→ WHAT TO DO:
Quote verbatim the span of lines that begins the listing below and closes with the line containing "obj.matrix_world = Matrix.Identity(4)".

→ DATA EXCERPT:
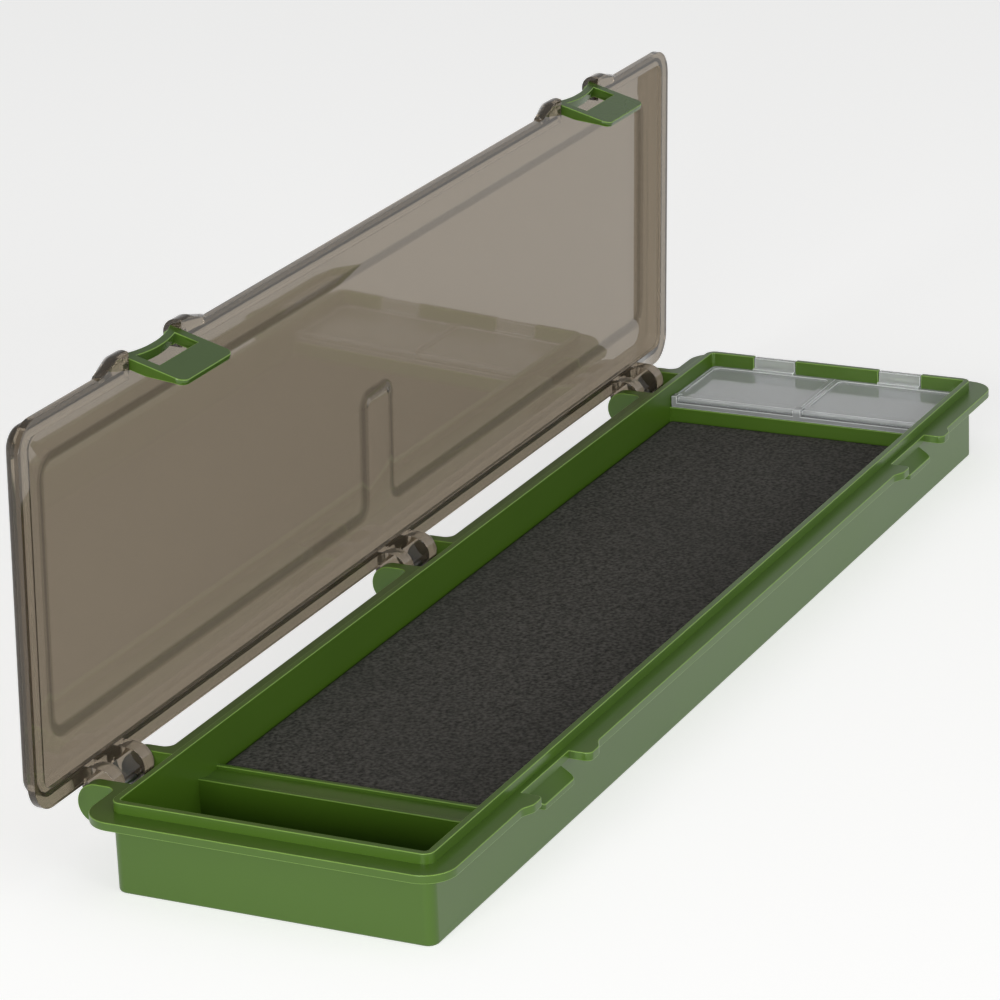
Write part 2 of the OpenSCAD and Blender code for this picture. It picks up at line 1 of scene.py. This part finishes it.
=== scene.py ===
# Rig box, dressed for rendering. Sizes are in metres and the frame is the CAD model's own:
# X along the box, latches towards -Y, hinges towards +Y, Z up from the base's underside.
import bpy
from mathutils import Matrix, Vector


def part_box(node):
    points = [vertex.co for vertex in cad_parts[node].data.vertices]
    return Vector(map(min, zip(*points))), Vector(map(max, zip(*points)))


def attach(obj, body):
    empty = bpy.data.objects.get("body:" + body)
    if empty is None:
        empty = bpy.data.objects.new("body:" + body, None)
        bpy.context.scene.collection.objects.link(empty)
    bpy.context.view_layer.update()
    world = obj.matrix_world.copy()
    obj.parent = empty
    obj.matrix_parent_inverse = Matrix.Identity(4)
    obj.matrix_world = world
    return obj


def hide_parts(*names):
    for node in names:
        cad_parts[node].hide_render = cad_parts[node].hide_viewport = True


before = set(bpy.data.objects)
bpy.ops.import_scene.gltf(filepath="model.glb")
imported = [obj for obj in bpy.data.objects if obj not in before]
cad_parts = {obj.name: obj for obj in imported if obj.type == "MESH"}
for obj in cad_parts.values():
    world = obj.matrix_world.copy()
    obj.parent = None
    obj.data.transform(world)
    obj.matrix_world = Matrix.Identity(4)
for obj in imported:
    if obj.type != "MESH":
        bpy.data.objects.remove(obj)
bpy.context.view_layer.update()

import math
import bmesh
import bpy
from mathutils import Matrix, Vector

mm = 0.001
scene = bpy.context.scene


# Colours, nodes and objects

def linear(hexCode):
    parts = [int(hexCode[i:i + 2], 16) / 255 for i in (1, 3, 5)]
    return tuple(c / 12.92 if c < 0.04045 else ((c + 0.055) / 1.055) ** 2.4 for c in parts) + (1.0,)


def addNode(tree, kind, values=None, links=None, **settings):
    node = tree.nodes.new(kind)
    for name, value in settings.items():
        setattr(node, name, value)
    for socket, value in (values or {}).items():
        node.inputs[socket].default_value = value
    for socket, source in (links or {}).items():
        tree.links.new(source, node.inputs[socket])
    return node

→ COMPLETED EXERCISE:
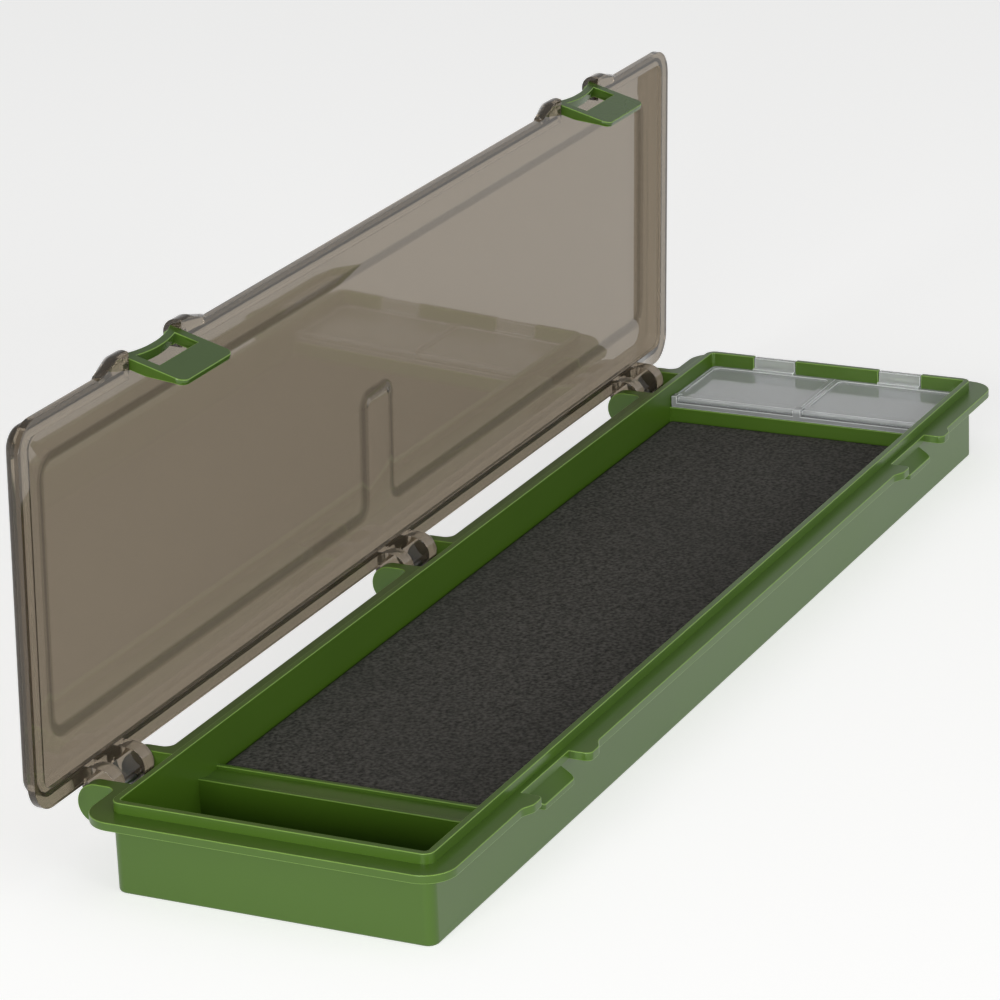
Write part 2 of the OpenSCAD and Blender code for this picture. It picks up at line 1 of scene.py. This part finishes it.
=== scene.py ===
# Rig box, dressed for rendering. Sizes are in metres and the frame is the CAD model's own:
# X along the box, latches towards -Y, hinges towards +Y, Z up from the base's underside.
import bpy
from mathutils import Matrix, Vector


def part_box(node):
    points = [vertex.co for vertex in cad_parts[node].data.vertices]
    return Vector(map(min, zip(*points))), Vector(map(max, zip(*points)))


def attach(obj, body):
    empty = bpy.data.objects.get("body:" + body)
    if empty is None:
        empty = bpy.data.objects.new("body:" + body, None)
        bpy.context.scene.collection.objects.link(empty)
    bpy.context.view_layer.update()
    world = obj.matrix_world.copy()
    obj.parent = empty
    obj.matrix_parent_inverse = Matrix.Identity(4)
    obj.matrix_world = world
    return obj


def hide_parts(*names):
    for node in names:
        cad_parts[node].hide_render = cad_parts[node].hide_viewport = True


before = set(bpy.data.objects)
bpy.ops.import_scene.gltf(filepath="model.glb")
imported = [obj for obj in bpy.data.objects if obj not in before]
cad_parts = {obj.name: obj for obj in imported if obj.type == "MESH"}
for obj in cad_parts.values():
    world = obj.matrix_world.copy()
    obj.parent = None
    obj.data.transform(world)
    obj.matrix_world = Matrix.Identity(4)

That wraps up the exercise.